Paris, May 17, 2023—Russian authorities should immediately return all equipment confiscated from journalist Nailya Mullayeva and stop efforts to intimidate and harass members of the press, the Committee to Protect Journalists said Wednesday.
On Tuesday, May 16, police searched the apartment of Mullayeva, a freelance reporter, in Kazan, the capital of Russia’s Tatarstan republic, according to multiple news reports and the journalist, who communicated with CPJ via messaging app.
Law enforcement seized two mobile phones, a laptop, and two SIM cards, and said the journalist was a witness in an investigation into an anti-war comment posted in a public group on the Russian social media platform Vkontakte, left by a man identified as Pavel Chumakov, which allegedly discredited the Russian army. Mullayeva told CPJ that the confiscated equipment had not been returned as of May 17.
Mullayeva told CPJ that she was not familiar with Chumakov and has no connection to the group, and told independent news outlet SOTA that she believed the case was a pretext for the mass seizure of equipment from opposition-minded residents of Kazan. She is also a political activist and member of the Tatarstan branch of the Libertarian Party of Russia.
Mullayeva said she was unsure whether the legal harassment was related to her work as a journalist or her activism, adding that she had not participated in political activism for over a year, saying, “I honestly don’t understand what they want from me.”
“Russian authorities should drop all attempts to intimidate journalist Nailya Mullayeva,” said Gulnoza Said, CPJ’s Europe and Central Asia program coordinator, in New York. “Authorities should immediately return all equipment confiscated from her and stop putting legal pressure on the few independent journalists remaining in the country.”

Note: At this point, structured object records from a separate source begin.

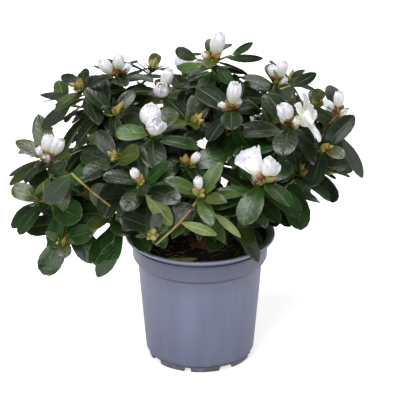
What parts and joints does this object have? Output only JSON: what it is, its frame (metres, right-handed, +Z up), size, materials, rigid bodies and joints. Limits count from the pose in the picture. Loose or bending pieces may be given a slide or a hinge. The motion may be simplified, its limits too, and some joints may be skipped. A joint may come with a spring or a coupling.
{
  "type": "potted shrub",
  "caption": "low spreading potted shrub with leafy whorls and white double flowers on arching boughs, in a round tapered nursery pot with a stepped rim",
  "frame": {"origin": "on the ground, at the middle of the whole plant's box seen from above; the pot's axis stands 13 mm to its right, because the crown reaches further to the left", "axes": "+Z up, -Y the front, +X to the right seen from the front"},
  "size_m": [0.3116, 0.247, 0.2938],
  "materials": {
    "pot": "satin grey-blue moulded polypropylene",
    "soil": "moist dark peat",
    "bark": "rough red-brown bark",
    "foliage": "satin dark green leaves with white blossom"
  },
  "bodies": {
    "root": {"pot": "pot", "soil": "soil", "stem": "bark", "bough_left_tip": "bark", "foliage_left_tip": "foliage", "bough_left_crest": "bark", "foliage_left_crest": "foliage", "bough_mid_crest": "bark", "foliage_mid_crest": "foliage", "bough_front_left_high": "bark", "foliage_front_left_high": "foliage", "bough_front_left": "bark", "foliage_front_left": "foliage", "bough_left": "bark", "foliage_left": "foliage", "bough_front_left_mid": "bark", "foliage_front_left_mid": "foliage", "bough_front": "bark", "foliage_front": "foliage", "bough_middle": "bark", "foliage_middle": "foliage", "bough_top": "bark", "foliage_top": "foliage", "bough_right_crest": "bark", "foliage_right_crest": "foliage", "bough_mid_high": "bark", "foliage_mid_high": "foliage", "bough_right_high": "bark", "foliage_right_high": "foliage", "bough_right_tip": "bark", "foliage_right_tip": "foliage", "bough_front_right": "bark", "foliage_front_right": "foliage", "bough_right_low": "bark", "foliage_right_low": "foliage", "bough_left_low": "bark", "foliage_left_low": "foliage", "bough_front_left_low": "bark", "foliage_front_left_low": "foliage", "bough_front_low": "bark", "foliage_front_low": "foliage", "bough_back_left_high": "bark", "foliage_back_left_high": "foliage", "bough_back_high": "bark", "foliage_back_high": "foliage", "bough_back_right_high": "bark", "foliage_back_right_high": "foliage", "bough_back_left_low": "bark", "foliage_back_left_low": "foliage", "bough_back_low": "bark", "foliage_back_low": "foliage", "bough_back_right_low": "bark", "foliage_back_right_low": "foliage", "bough_right_back": "bark", "foliage_right_back": "foliage"}
  },
  "joints": []
}
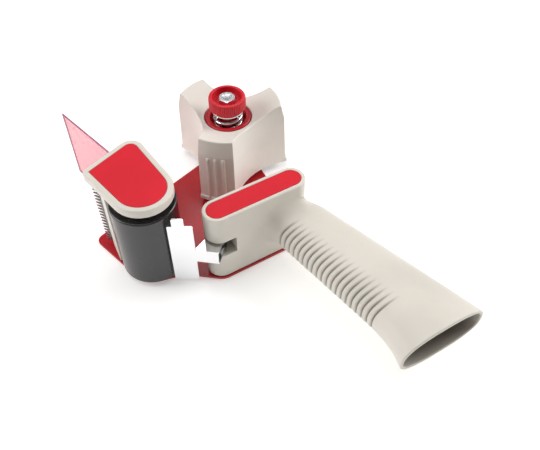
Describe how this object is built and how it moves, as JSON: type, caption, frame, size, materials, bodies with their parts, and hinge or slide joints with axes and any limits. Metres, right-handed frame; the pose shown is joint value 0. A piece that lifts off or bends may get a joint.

Mullayeva runs BIRDS, a Telegram channel with 190 subscribers that reports on social issues and politics in Tatarstan, and works as a freelance reporter for multiple media outlets, including SOTA, SOTA editor Aleksei Obukhov told CPJ via messaging app.
Mullayeva left Russia in September 2022 and returned to Kazan in early May 2023 for a personal trip. That same day her apartment was raided, authorities searched two local activists’ apartments, those news reports said.
“This is the trick of the Kazan law enforcers: to create rubber criminal cases and rob journalists and activists every few months,” Obukhov told CPJ.
In March 2022, authorities searched Mullayeva’s apartment, and in September, she was detained in Kazan while covering an anti-mobilization protest for independent news outlet Sota.Vision.
The May 16 search warrant stated Mullayeva had been previously charged with participating in protests and discrediting the Russian army. In December, Mullayeva returned to Kazan and was arrested for six days for reposting information about an anti-mobilization protest and fined 30,000 rubles (US$480) for allegedly discrediting the Russian army. At that time, authorities also searched her parents’ apartment in connection to a case of “justifying terrorism” and seized her passport.